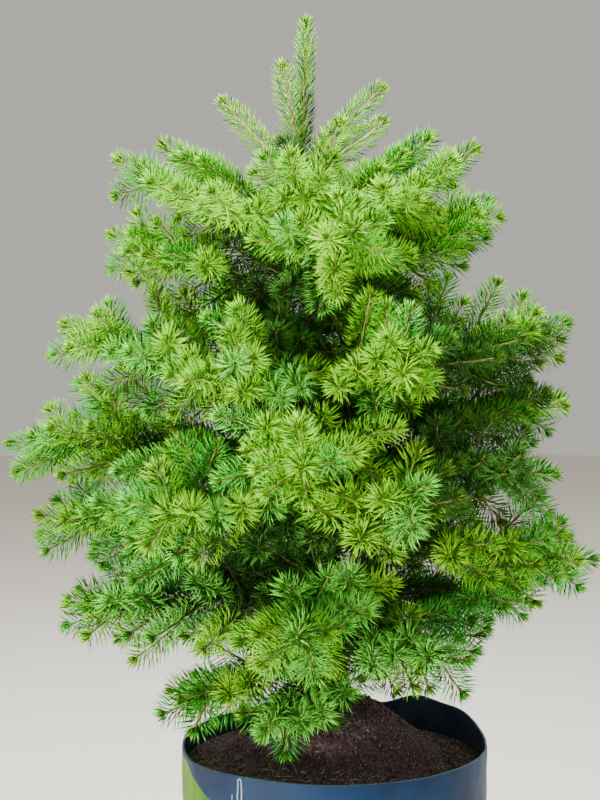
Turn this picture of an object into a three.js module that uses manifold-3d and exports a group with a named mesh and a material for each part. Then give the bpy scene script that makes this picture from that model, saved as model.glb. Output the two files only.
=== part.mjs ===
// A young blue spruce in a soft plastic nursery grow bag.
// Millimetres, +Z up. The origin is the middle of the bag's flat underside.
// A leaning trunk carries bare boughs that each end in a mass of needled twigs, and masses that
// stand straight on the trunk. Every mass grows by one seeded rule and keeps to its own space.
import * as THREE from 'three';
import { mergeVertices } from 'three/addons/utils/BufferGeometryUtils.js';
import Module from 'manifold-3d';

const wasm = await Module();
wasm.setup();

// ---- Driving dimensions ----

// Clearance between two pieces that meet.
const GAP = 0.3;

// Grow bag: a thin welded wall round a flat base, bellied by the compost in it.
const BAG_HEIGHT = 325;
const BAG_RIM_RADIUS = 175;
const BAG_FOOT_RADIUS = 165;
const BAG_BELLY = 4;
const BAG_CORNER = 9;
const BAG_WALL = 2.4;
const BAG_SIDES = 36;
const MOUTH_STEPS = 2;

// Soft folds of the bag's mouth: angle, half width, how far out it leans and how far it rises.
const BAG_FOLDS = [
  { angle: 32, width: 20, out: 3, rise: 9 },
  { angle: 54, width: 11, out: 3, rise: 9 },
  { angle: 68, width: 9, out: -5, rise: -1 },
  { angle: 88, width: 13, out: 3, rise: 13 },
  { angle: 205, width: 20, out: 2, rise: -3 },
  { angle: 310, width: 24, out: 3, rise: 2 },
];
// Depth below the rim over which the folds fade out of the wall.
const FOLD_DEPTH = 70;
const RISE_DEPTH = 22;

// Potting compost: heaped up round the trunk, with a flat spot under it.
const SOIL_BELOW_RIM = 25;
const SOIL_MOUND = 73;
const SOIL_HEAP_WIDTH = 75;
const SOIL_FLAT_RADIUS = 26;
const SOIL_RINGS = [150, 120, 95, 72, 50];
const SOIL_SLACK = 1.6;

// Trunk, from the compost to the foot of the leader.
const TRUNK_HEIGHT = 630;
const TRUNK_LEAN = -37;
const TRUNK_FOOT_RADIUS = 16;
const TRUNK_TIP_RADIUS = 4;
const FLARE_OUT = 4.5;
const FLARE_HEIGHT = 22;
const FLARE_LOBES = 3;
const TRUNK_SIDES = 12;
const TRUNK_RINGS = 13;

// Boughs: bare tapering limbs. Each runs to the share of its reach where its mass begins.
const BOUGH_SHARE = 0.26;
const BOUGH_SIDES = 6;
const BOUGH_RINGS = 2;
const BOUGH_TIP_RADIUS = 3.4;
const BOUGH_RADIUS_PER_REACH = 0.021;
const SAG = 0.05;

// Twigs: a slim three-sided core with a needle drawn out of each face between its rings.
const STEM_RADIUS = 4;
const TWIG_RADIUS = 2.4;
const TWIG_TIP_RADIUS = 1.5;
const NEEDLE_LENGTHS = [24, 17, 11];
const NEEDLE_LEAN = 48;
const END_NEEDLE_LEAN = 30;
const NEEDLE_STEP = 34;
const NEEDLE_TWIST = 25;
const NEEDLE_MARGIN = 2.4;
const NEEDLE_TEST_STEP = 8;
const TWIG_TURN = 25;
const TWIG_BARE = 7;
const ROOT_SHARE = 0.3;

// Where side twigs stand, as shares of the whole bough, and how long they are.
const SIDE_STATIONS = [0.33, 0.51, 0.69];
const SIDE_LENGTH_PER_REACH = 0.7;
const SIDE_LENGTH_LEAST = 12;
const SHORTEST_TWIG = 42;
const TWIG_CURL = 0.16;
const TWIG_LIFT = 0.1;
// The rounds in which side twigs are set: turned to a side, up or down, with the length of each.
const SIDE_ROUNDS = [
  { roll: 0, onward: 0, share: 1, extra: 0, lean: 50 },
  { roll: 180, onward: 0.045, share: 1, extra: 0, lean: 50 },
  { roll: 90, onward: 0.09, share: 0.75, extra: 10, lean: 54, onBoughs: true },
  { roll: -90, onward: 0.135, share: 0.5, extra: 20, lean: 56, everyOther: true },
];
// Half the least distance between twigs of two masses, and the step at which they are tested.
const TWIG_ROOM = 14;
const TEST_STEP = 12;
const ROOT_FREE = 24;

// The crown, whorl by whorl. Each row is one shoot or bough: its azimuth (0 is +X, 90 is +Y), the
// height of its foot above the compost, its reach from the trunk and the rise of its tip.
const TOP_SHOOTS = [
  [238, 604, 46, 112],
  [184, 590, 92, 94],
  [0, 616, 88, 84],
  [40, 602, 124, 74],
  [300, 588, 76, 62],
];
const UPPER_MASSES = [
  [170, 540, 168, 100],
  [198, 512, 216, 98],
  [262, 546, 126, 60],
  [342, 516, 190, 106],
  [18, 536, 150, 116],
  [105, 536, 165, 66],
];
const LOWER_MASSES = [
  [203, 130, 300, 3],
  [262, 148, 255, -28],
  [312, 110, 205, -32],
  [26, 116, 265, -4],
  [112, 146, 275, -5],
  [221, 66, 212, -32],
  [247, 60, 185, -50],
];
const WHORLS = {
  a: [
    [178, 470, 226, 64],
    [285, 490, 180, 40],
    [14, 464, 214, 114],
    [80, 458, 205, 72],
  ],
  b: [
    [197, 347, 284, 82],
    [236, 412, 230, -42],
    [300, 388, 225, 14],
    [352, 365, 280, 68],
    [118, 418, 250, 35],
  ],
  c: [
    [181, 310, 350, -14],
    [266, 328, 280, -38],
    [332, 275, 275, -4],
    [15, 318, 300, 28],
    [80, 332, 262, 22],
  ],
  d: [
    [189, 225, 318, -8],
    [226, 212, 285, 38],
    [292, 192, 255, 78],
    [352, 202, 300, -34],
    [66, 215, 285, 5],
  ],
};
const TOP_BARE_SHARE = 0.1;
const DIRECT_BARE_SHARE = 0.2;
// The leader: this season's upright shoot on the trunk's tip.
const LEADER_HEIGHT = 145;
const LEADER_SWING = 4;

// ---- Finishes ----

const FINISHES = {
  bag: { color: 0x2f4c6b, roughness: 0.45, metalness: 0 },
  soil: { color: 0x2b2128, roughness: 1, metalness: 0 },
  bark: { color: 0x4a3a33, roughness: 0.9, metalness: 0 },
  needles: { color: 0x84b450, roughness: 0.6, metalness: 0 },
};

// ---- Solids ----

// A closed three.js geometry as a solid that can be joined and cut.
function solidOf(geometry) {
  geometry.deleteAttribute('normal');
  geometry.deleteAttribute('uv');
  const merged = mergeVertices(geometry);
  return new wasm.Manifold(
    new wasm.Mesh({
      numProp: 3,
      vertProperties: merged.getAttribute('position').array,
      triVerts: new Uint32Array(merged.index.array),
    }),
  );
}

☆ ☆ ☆

- Stated task
Each line of the material must be restated exactly.

- Full response
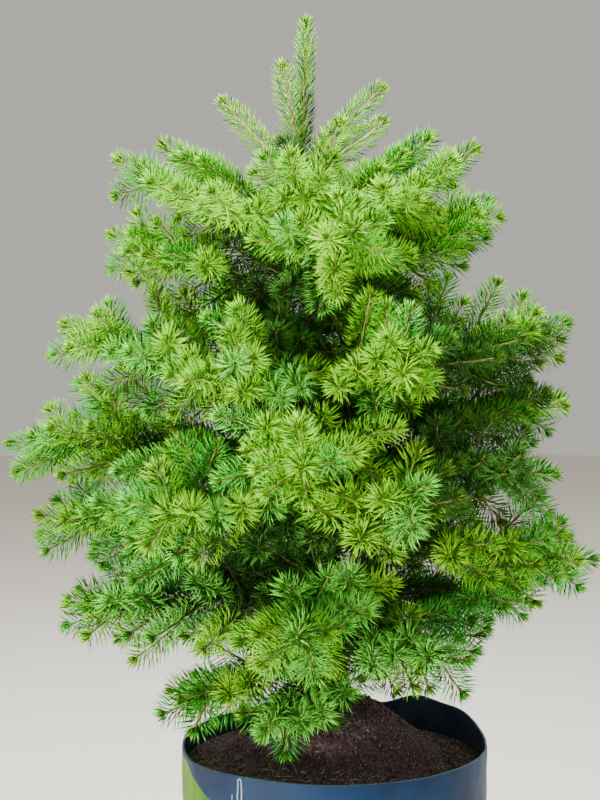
Turn this picture of an object into a three.js module that uses manifold-3d and exports a group with a named mesh and a material for each part. Then give the bpy scene script that makes this picture from that model, saved as model.glb. Output the two files only.
=== part.mjs ===
// A young blue spruce in a soft plastic nursery grow bag.
// Millimetres, +Z up. The origin is the middle of the bag's flat underside.
// A leaning trunk carries bare boughs that each end in a mass of needled twigs, and masses that
// stand straight on the trunk. Every mass grows by one seeded rule and keeps to its own space.
import * as THREE from 'three';
import { mergeVertices } from 'three/addons/utils/BufferGeometryUtils.js';
import Module from 'manifold-3d';

const wasm = await Module();
wasm.setup();

// ---- Driving dimensions ----

// Clearance between two pieces that meet.
const GAP = 0.3;

// Grow bag: a thin welded wall round a flat base, bellied by the compost in it.
const BAG_HEIGHT = 325;
const BAG_RIM_RADIUS = 175;
const BAG_FOOT_RADIUS = 165;
const BAG_BELLY = 4;
const BAG_CORNER = 9;
const BAG_WALL = 2.4;
const BAG_SIDES = 36;
const MOUTH_STEPS = 2;

// Soft folds of the bag's mouth: angle, half width, how far out it leans and how far it rises.
const BAG_FOLDS = [
  { angle: 32, width: 20, out: 3, rise: 9 },
  { angle: 54, width: 11, out: 3, rise: 9 },
  { angle: 68, width: 9, out: -5, rise: -1 },
  { angle: 88, width: 13, out: 3, rise: 13 },
  { angle: 205, width: 20, out: 2, rise: -3 },
  { angle: 310, width: 24, out: 3, rise: 2 },
];
// Depth below the rim over which the folds fade out of the wall.
const FOLD_DEPTH = 70;
const RISE_DEPTH = 22;

// Potting compost: heaped up round the trunk, with a flat spot under it.
const SOIL_BELOW_RIM = 25;
const SOIL_MOUND = 73;
const SOIL_HEAP_WIDTH = 75;
const SOIL_FLAT_RADIUS = 26;
const SOIL_RINGS = [150, 120, 95, 72, 50];
const SOIL_SLACK = 1.6;

// Trunk, from the compost to the foot of the leader.
const TRUNK_HEIGHT = 630;
const TRUNK_LEAN = -37;
const TRUNK_FOOT_RADIUS = 16;
const TRUNK_TIP_RADIUS = 4;
const FLARE_OUT = 4.5;
const FLARE_HEIGHT = 22;
const FLARE_LOBES = 3;
const TRUNK_SIDES = 12;
const TRUNK_RINGS = 13;

// Boughs: bare tapering limbs. Each runs to the share of its reach where its mass begins.
const BOUGH_SHARE = 0.26;
const BOUGH_SIDES = 6;
const BOUGH_RINGS = 2;
const BOUGH_TIP_RADIUS = 3.4;
const BOUGH_RADIUS_PER_REACH = 0.021;
const SAG = 0.05;

// Twigs: a slim three-sided core with a needle drawn out of each face between its rings.
const STEM_RADIUS = 4;
const TWIG_RADIUS = 2.4;
const TWIG_TIP_RADIUS = 1.5;
const NEEDLE_LENGTHS = [24, 17, 11];
const NEEDLE_LEAN = 48;
const END_NEEDLE_LEAN = 30;
const NEEDLE_STEP = 34;
const NEEDLE_TWIST = 25;
const NEEDLE_MARGIN = 2.4;
const NEEDLE_TEST_STEP = 8;
const TWIG_TURN = 25;
const TWIG_BARE = 7;
const ROOT_SHARE = 0.3;

// Where side twigs stand, as shares of the whole bough, and how long they are.
const SIDE_STATIONS = [0.33, 0.51, 0.69];
const SIDE_LENGTH_PER_REACH = 0.7;
const SIDE_LENGTH_LEAST = 12;
const SHORTEST_TWIG = 42;
const TWIG_CURL = 0.16;
const TWIG_LIFT = 0.1;
// The rounds in which side twigs are set: turned to a side, up or down, with the length of each.
const SIDE_ROUNDS = [
  { roll: 0, onward: 0, share: 1, extra: 0, lean: 50 },
  { roll: 180, onward: 0.045, share: 1, extra: 0, lean: 50 },
  { roll: 90, onward: 0.09, share: 0.75, extra: 10, lean: 54, onBoughs: true },
  { roll: -90, onward: 0.135, share: 0.5, extra: 20, lean: 56, everyOther: true },
];
// Half the least distance between twigs of two masses, and the step at which they are tested.
const TWIG_ROOM = 14;
const TEST_STEP = 12;
const ROOT_FREE = 24;

// The crown, whorl by whorl. Each row is one shoot or bough: its azimuth (0 is +X, 90 is +Y), the
// height of its foot above the compost, its reach from the trunk and the rise of its tip.
const TOP_SHOOTS = [
  [238, 604, 46, 112],
  [184, 590, 92, 94],
  [0, 616, 88, 84],
  [40, 602, 124, 74],
  [300, 588, 76, 62],
];
const UPPER_MASSES = [
  [170, 540, 168, 100],
  [198, 512, 216, 98],
  [262, 546, 126, 60],
  [342, 516, 190, 106],
  [18, 536, 150, 116],
  [105, 536, 165, 66],
];
const LOWER_MASSES = [
  [203, 130, 300, 3],
  [262, 148, 255, -28],
  [312, 110, 205, -32],
  [26, 116, 265, -4],
  [112, 146, 275, -5],
  [221, 66, 212, -32],
  [247, 60, 185, -50],
];
const WHORLS = {
  a: [
    [178, 470, 226, 64],
    [285, 490, 180, 40],
    [14, 464, 214, 114],
    [80, 458, 205, 72],
  ],
  b: [
    [197, 347, 284, 82],
    [236, 412, 230, -42],
    [300, 388, 225, 14],
    [352, 365, 280, 68],
    [118, 418, 250, 35],
  ],
  c: [
    [181, 310, 350, -14],
    [266, 328, 280, -38],
    [332, 275, 275, -4],
    [15, 318, 300, 28],
    [80, 332, 262, 22],
  ],
  d: [
    [189, 225, 318, -8],
    [226, 212, 285, 38],
    [292, 192, 255, 78],
    [352, 202, 300, -34],
    [66, 215, 285, 5],
  ],
};
const TOP_BARE_SHARE = 0.1;
const DIRECT_BARE_SHARE = 0.2;
// The leader: this season's upright shoot on the trunk's tip.
const LEADER_HEIGHT = 145;
const LEADER_SWING = 4;

// ---- Finishes ----

const FINISHES = {
  bag: { color: 0x2f4c6b, roughness: 0.45, metalness: 0 },
  soil: { color: 0x2b2128, roughness: 1, metalness: 0 },
  bark: { color: 0x4a3a33, roughness: 0.9, metalness: 0 },
  needles: { color: 0x84b450, roughness: 0.6, metalness: 0 },
};

// ---- Solids ----

// A closed three.js geometry as a solid that can be joined and cut.
function solidOf(geometry) {
  geometry.deleteAttribute('normal');
  geometry.deleteAttribute('uv');
  const merged = mergeVertices(geometry);
  return new wasm.Manifold(
    new wasm.Mesh({
      numProp: 3,
      vertProperties: merged.getAttribute('position').array,
      triVerts: new Uint32Array(merged.index.array),
    }),
  );
}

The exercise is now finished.